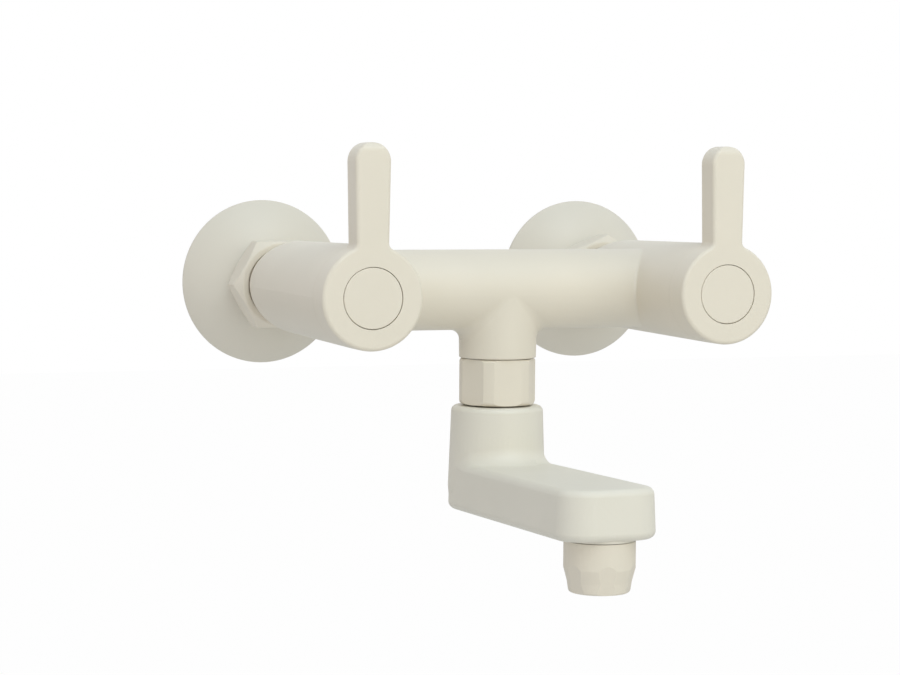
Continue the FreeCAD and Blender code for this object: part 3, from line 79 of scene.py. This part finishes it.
class Finish:
    """The nodes of one material, or of the world, under construction."""

    def __init__(self, owner):
        self.owner = owner
        owner.use_nodes = True
        self.tree = owner.node_tree
        self.tree.nodes.clear()

    def node(self, kind, settings, sockets, output=0):
        """Adds a node with its settings and its filled or linked sockets, and gives an output."""
        made = self.tree.nodes.new(kind)
        for name, value in settings.items():
            setattr(made, name, value)
        for name, value in sockets.items():
            if isinstance(value, Wire):
                self.tree.links.new(value.socket, made.inputs[name])
            else:
                made.inputs[name].default_value = value
        return Wire(self, made.outputs[output]) if made.outputs else None

    def along(self, axis):
        """How far a point lies along one axis, in metres."""
        place = self.node("ShaderNodeTexCoord", {}, {}, "Object")
        return self.node("ShaderNodeSeparateXYZ", {}, {"Vector": place}, axis)

    def noise(self, grain, detail=2.0, stretch=(1.0, 1.0, 1.0)):
        """Soft random blotches from 0 to 1, about a grain's width apart, in metres."""
        place = self.node("ShaderNodeTexCoord", {}, {}, "Object")
        where = self.node("ShaderNodeMapping", {}, {"Vector": place, "Scale": stretch})
        return self.node("ShaderNodeTexNoise", {}, {
            "Vector": where, "Scale": 1 / grain, "Detail": detail})

    def rings(self, distance, spacing):
        """The fine uneven grooves that a lathe leaves, a spacing apart in metres."""
        return self.node("ShaderNodeTexNoise", {"noise_dimensions": "1D"}, {
            "W": distance, "Scale": 1 / spacing, "Detail": 2.0})

    def fade(self, share, low, high):
        """A share that climbs softly from 0 at low to 1 at high."""
        return self.node("ShaderNodeMapRange", {"interpolation_type": "SMOOTHSTEP"}, {
            "Value": share, "From Min": low, "From Max": high})

    def mix(self, share, first, second):
        """A colour between two others."""
        return self.node("ShaderNodeMix", {"data_type": "RGBA"}, {
            0: share, 6: first, 7: second}, 2)

    def surface(self, height, depth, **sockets):
        """Closes a material: a bump of a given depth in metres, the shader and its output."""
        bumped = self.node("ShaderNodeBump", {}, {"Height": height, "Distance": depth})
        named = {name.replace("_", " "): value for name, value in sockets.items()}
        shader = self.node("ShaderNodeBsdfPrincipled", {}, {"Normal": bumped, **named})
        self.node("ShaderNodeOutputMaterial", {}, {"Surface": shader})
        return self.owner


inlet_offset = 0.075
bright_brass = (0.80, 0.58, 0.29, 1)
dull_brass = (0.45, 0.30, 0.13, 1)
tool_mark_depth = 0.00004


def turned_brass(name, groove, dullness):
    """Bare brass turned about an inlet's axis: lathe rings, soft tarnish and small stains."""
    finish = Finish(bpy.data.materials.new(name))
    across = abs(finish.along("X")) - inlet_offset
    up = finish.along("Z")
    reach = (across * across + up * up) ** 0.5
    rings = finish.rings(reach + finish.along("Y"), groove)
    tarnish = finish.fade(finish.noise(0.008, 4.0), 0.42, 0.72)
    stains = finish.fade(finish.noise(0.0012, 3.0), 0.60, 0.75)
    share = dullness * tarnish + 0.25 * stains
    return finish.surface(
        rings + 0.4 * stains, tool_mark_depth,
        Base_Color=finish.mix(share, bright_brass, dull_brass),
        Metallic=1.0,
        Roughness=0.24 + 0.10 * rings + 0.25 * share,
    )


connector_brass = turned_brass("connector_brass", 0.00035, 0.55)
connector_bore = 0.0065
connector_key = 0.013
key_length = 0.009
wall_thread = 0.01048
union_thread = 0.01322
stud_end = 0.015
shoulder = -0.003
connector_front = -0.02655
edge_break = 0.0003
ring_facets = 96
merge_distance = 0.00001
thread_pitch = 0.001814
thread_height = 0.00116
thread_steps = 72
ridge_sink = 0.0001
ridge_crown = 0.0003
ridge_foot = 0.94 * thread_pitch
blank_wall = 0.0008


def selected_alone(piece):
    """Makes a piece the only one that the operators act on."""
    bpy.ops.object.select_all(action="DESELECT")
    piece.select_set(True)
    bpy.context.view_layer.objects.active = piece


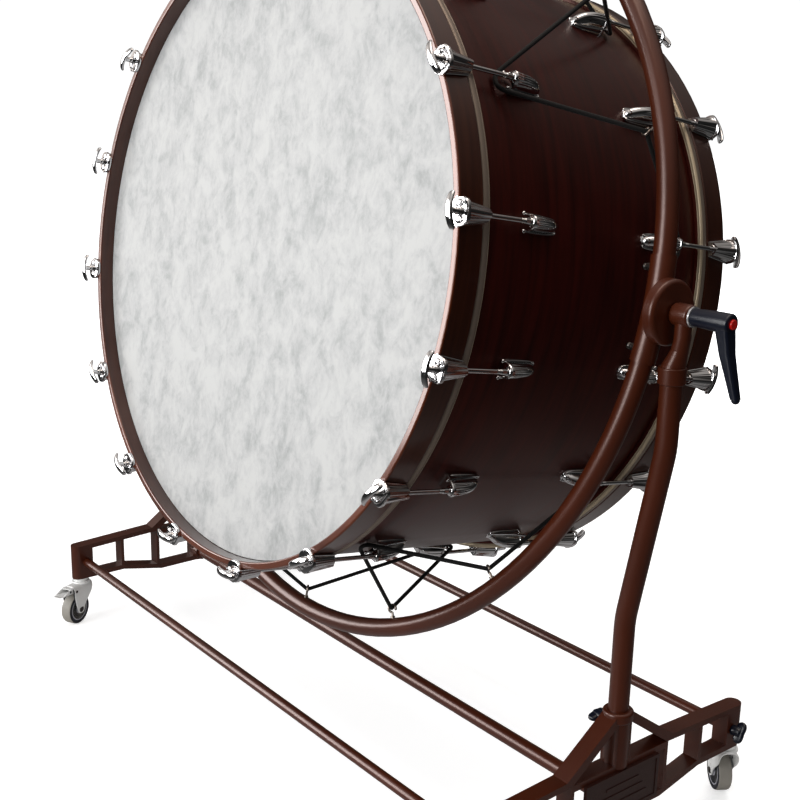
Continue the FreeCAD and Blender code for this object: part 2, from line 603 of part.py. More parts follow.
stems = []
for name, side, end, trail, brake in CASTERS:
    stems.append(place_caster(make_stem(), side, end, trail))
    keep(name + "_caster_fork", place_caster(make_fork(), side, end, trail))
    keep(name + "_wheel", place_caster(make_wheel_centre(), side, end, trail))
    keep(name + "_tyre", place_caster(make_tyre(), side, end, trail))
    if brake:
        keep(name + "_brake_pedal", place_caster(make_pedal(), side, end, trail))
keep("caster_stems", stems)

# ---------------------------------------------------------------- write the parts
os.makedirs("parts", exist_ok=True)
for name, shape in nodes.items():
    if not shape.isValid():
        print("not valid:", name)
    shape.exportStep("parts/" + name + ".step")
box_all = Part.makeCompound(list(nodes.values())).BoundBox
print(len(nodes), "nodes", [round(v, 1) for v in (
    box_all.XMin, box_all.XMax, box_all.YMin, box_all.YMax, box_all.ZMin, box_all.ZMax)])
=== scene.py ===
import bpy
import json
import math
import random
from mathutils import Matrix, Vector


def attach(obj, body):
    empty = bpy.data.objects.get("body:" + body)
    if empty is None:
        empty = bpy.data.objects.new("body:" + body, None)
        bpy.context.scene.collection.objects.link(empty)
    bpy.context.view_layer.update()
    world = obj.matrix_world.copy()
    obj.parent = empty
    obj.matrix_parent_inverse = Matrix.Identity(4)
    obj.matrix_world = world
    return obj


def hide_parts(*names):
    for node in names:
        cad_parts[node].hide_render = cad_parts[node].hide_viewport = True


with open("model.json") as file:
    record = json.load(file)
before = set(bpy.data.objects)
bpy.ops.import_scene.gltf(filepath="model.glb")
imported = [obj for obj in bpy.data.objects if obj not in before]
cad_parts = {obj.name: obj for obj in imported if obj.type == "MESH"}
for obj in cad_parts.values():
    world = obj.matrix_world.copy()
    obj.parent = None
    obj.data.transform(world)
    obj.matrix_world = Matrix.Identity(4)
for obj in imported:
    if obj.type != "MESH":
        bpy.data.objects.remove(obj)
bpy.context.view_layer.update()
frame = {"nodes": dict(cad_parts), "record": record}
NODES = frame["nodes"]
scene = bpy.context.scene
MM = 0.001

# ------------------------------------------------------------------ layout, in millimetres
# Y_ names are places along the drum's axis, towards the front head from its middle.
DRUM_TILT = math.radians(-8.9)
DRUM_CENTRE = Vector((0, 24.0, 756.0))
SHELL_R, HOOP_R = 457.2, 470.0
Y_HOOP_FACE, Y_HOOP_BACK = 257.0, 217.0
LUG_COUNT, LUG_PHASE = 16, 11.25
Y_LUG_MOUTH, Y_LUG_TAIL = 143.0, 85.0
ROD_RHO = 476.5
FRAME_X, CASTER_Y = 572.0, 256.0
WHEEL_AXLE = (20, 0, 30)
BRAKE_PIVOT = (31, 0, 69)
# name, side, end, the way the wheel trails in degrees, whether it has a brake
CASTERS = (
    ("front_left", -1, -1, -62.0, True),
    ("front_right", 1, -1, -100.0, True),
    ("rear_left", -1, 1, 100.0, False),
    ("rear_right", 1, 1, 145.0, False),
)
FLOOR_HALF, FLOOR_DROP = 16.0, 0.0005

IN_DRUM = Matrix.Translation(DRUM_CENTRE) @ Matrix.Rotation(DRUM_TILT, 4, "X")

# ------------------------------------------------------------------ camera, fitted to the photograph
CAMERA_AT = (1.51898, -1.15001, 1.02571)
CAMERA_YAW, CAMERA_PITCH, CAMERA_ROLL = math.radians(51.13), math.radians(-14.787), math.radians(1.272)
CAMERA_LENS, CAMERA_SHIFT_Y = 54.306, 0.0063


def set_camera():
    cam = bpy.data.cameras.new("camera")
    obj = bpy.data.objects.new("camera", cam)
    scene.collection.objects.link(obj)
    level = math.cos(CAMERA_PITCH)
    forward = Vector((-math.sin(CAMERA_YAW) * level, math.cos(CAMERA_YAW) * level, math.sin(CAMERA_PITCH)))
    right = Vector((math.cos(CAMERA_YAW), math.sin(CAMERA_YAW), 0))
    up = right.cross(forward)
    rolled_right = right * math.cos(CAMERA_ROLL) + up * math.sin(CAMERA_ROLL)
    rolled_up = up * math.cos(CAMERA_ROLL) - right * math.sin(CAMERA_ROLL)
    basis = Matrix((rolled_right, rolled_up, -forward)).transposed().to_4x4()
    obj.matrix_world = Matrix.Translation(CAMERA_AT) @ basis
    cam.sensor_width = 36.0
    cam.lens = CAMERA_LENS
    cam.shift_y = CAMERA_SHIFT_Y
    cam.clip_start, cam.clip_end = 0.05, 60.0
    scene.camera = obj


set_camera()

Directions
Each line from the start of the listing above through the line containing "nodes of one" should be copied exactly, please, with no other lines added.

Solved exercise
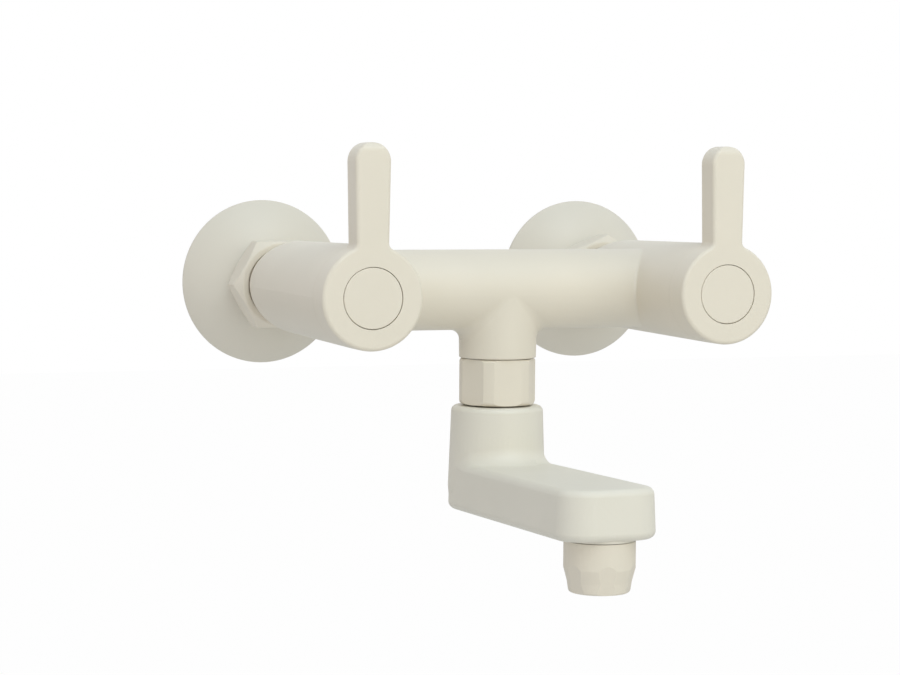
Continue the FreeCAD and Blender code for this object: part 3, from line 79 of scene.py. This part finishes it.
class Finish:
    """The nodes of one material, or of the world, under construction."""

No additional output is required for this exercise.